** start Record extracts **

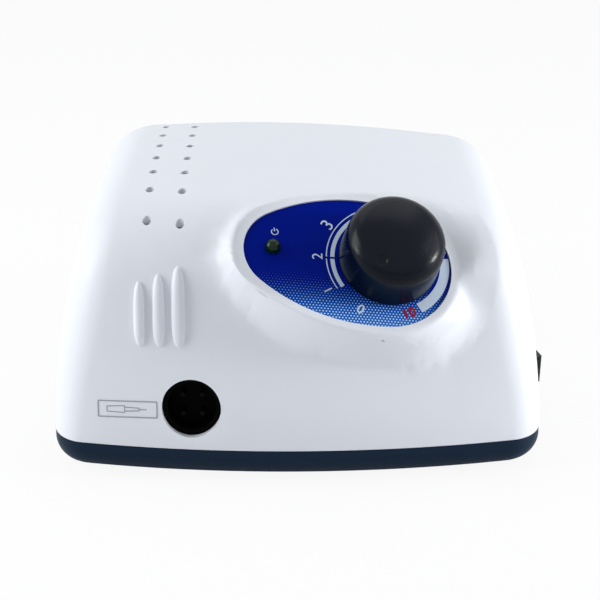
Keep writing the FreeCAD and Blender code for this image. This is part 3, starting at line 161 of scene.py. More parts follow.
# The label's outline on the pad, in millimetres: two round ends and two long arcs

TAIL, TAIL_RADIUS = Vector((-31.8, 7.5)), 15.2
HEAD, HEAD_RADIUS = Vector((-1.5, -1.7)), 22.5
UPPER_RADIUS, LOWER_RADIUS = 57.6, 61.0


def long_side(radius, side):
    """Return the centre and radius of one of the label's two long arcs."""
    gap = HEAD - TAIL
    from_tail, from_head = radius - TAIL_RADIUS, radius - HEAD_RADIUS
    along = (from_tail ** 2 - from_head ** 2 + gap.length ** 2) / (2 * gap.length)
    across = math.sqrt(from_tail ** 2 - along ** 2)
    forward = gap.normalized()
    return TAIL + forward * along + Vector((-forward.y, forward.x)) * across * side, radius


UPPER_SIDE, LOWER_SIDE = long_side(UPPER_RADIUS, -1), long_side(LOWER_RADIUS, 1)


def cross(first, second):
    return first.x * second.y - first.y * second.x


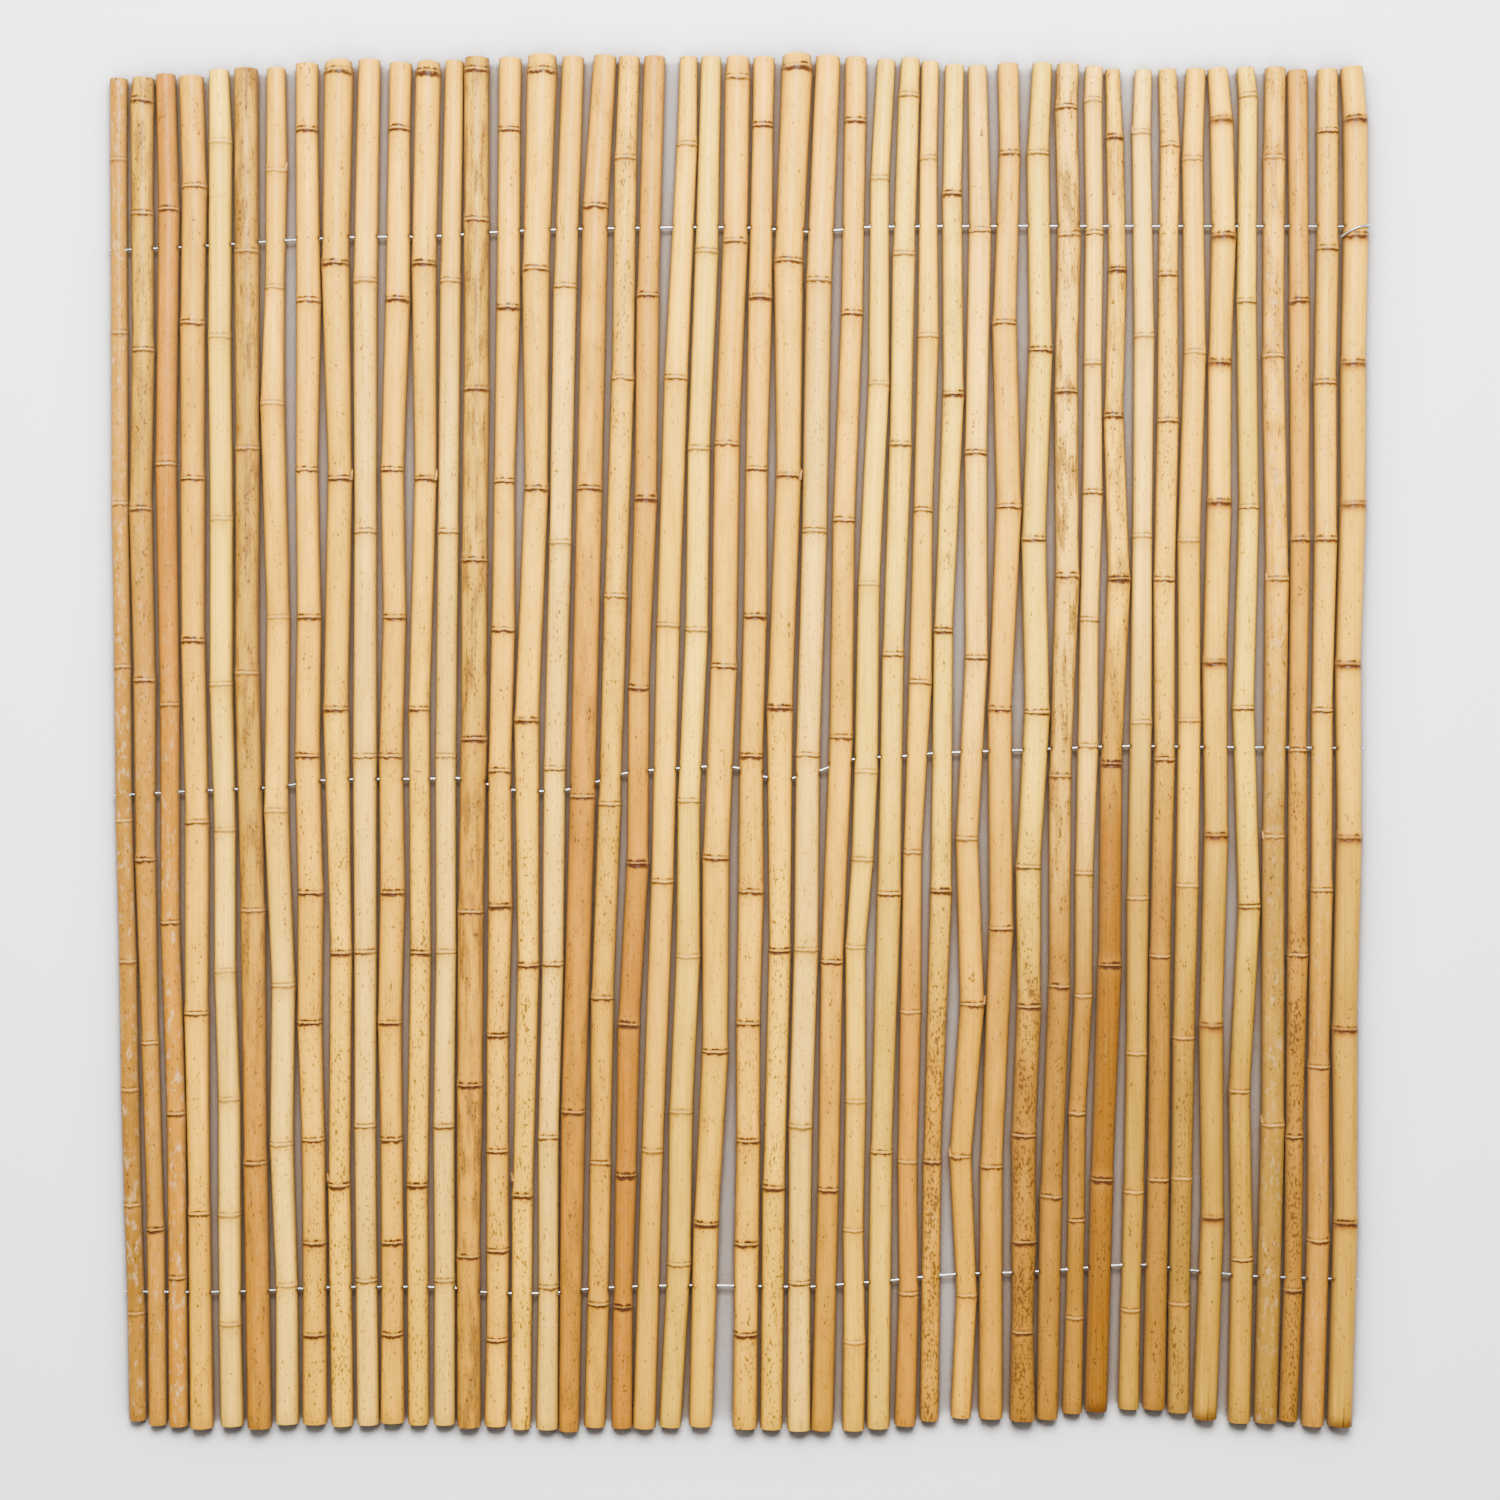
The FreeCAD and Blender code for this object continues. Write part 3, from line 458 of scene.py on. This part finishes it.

** end Record extracts **

Restate all of the entries exactly, please.

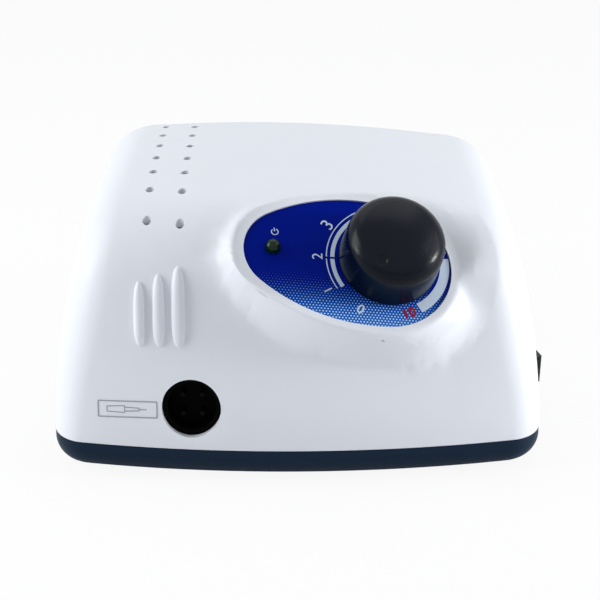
Keep writing the FreeCAD and Blender code for this image. This is part 3, starting at line 161 of scene.py. More parts follow.
# The label's outline on the pad, in millimetres: two round ends and two long arcs

TAIL, TAIL_RADIUS = Vector((-31.8, 7.5)), 15.2
HEAD, HEAD_RADIUS = Vector((-1.5, -1.7)), 22.5
UPPER_RADIUS, LOWER_RADIUS = 57.6, 61.0


def long_side(radius, side):
    """Return the centre and radius of one of the label's two long arcs."""
    gap = HEAD - TAIL
    from_tail, from_head = radius - TAIL_RADIUS, radius - HEAD_RADIUS
    along = (from_tail ** 2 - from_head ** 2 + gap.length ** 2) / (2 * gap.length)
    across = math.sqrt(from_tail ** 2 - along ** 2)
    forward = gap.normalized()
    return TAIL + forward * along + Vector((-forward.y, forward.x)) * across * side, radius


UPPER_SIDE, LOWER_SIDE = long_side(UPPER_RADIUS, -1), long_side(LOWER_RADIUS, 1)


def cross(first, second):
    return first.x * second.y - first.y * second.x


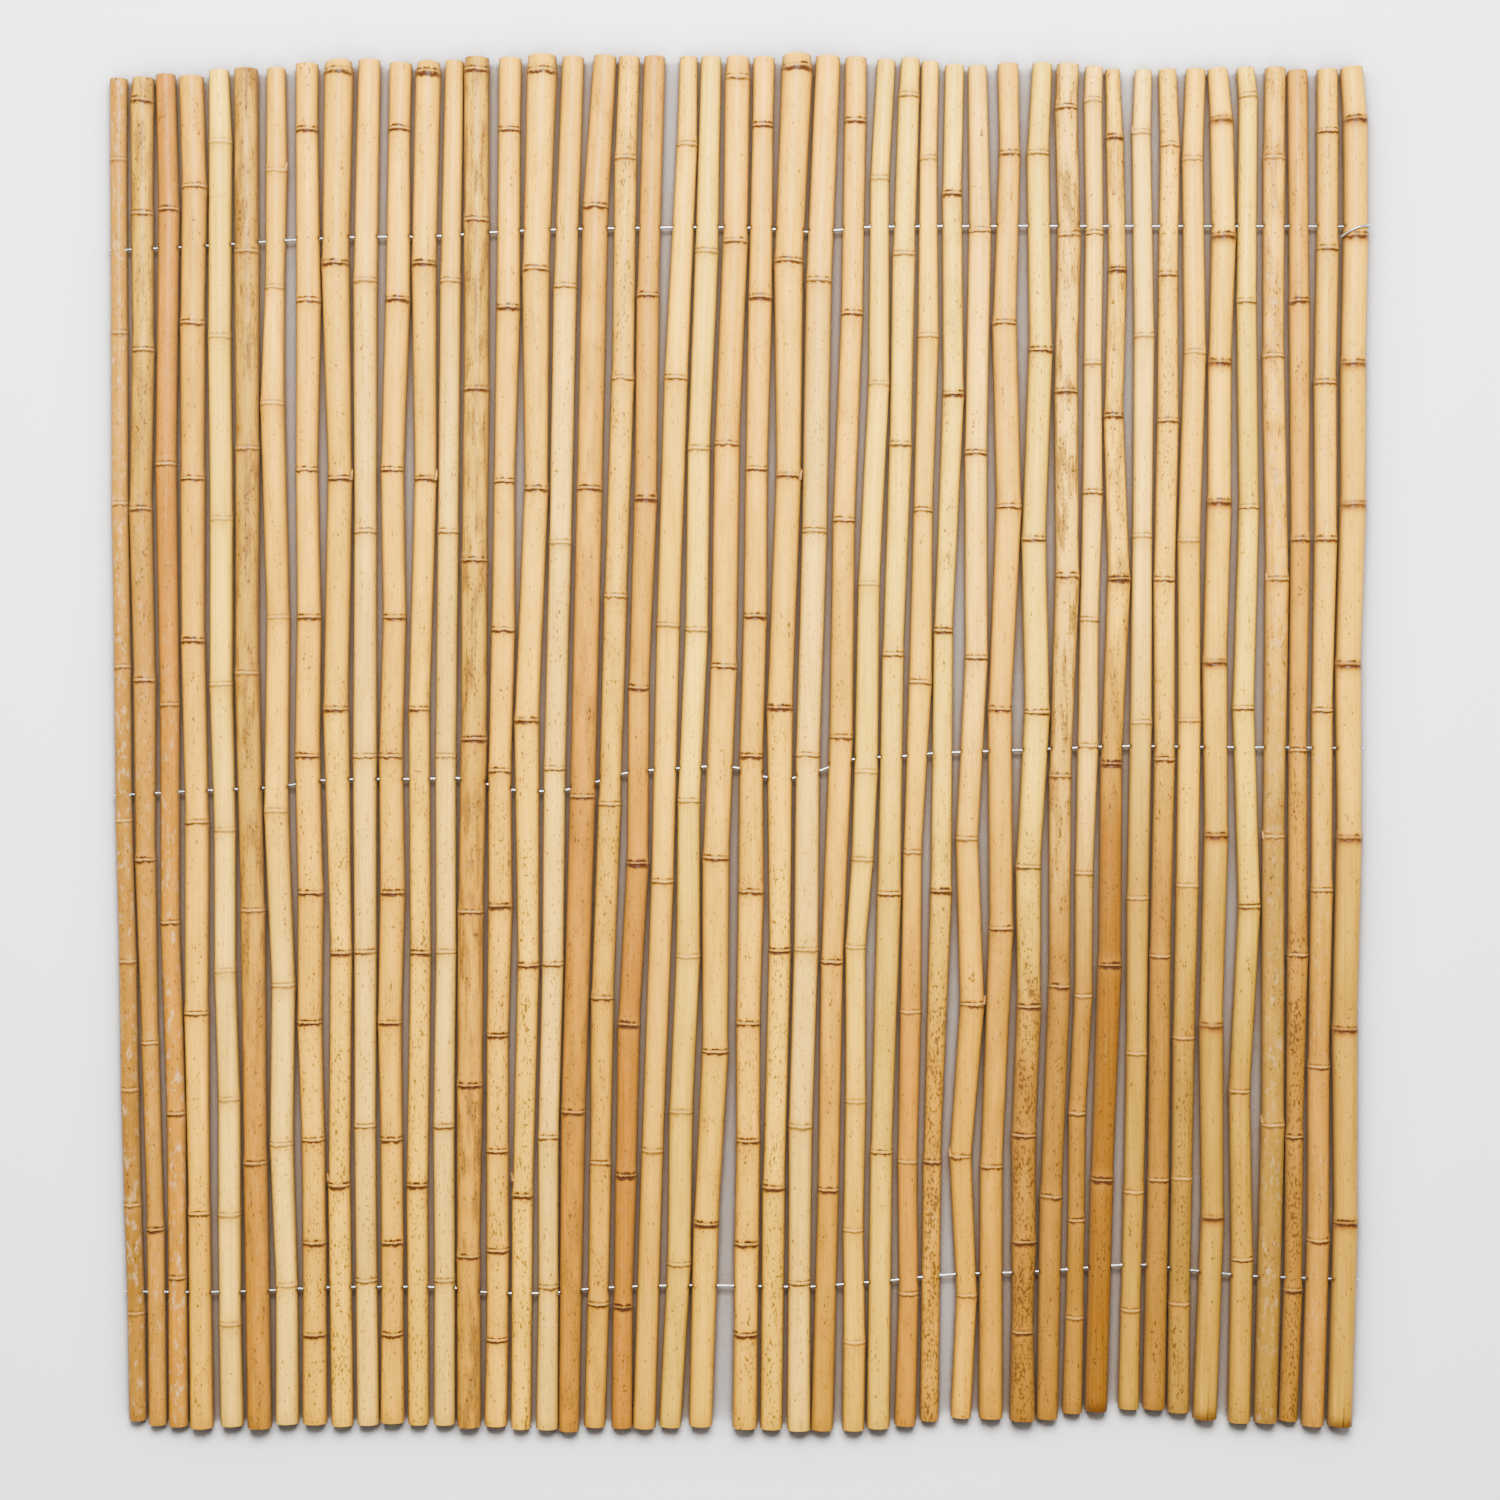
The FreeCAD and Blender code for this object continues. Write part 3, from line 458 of scene.py on. This part finishes it.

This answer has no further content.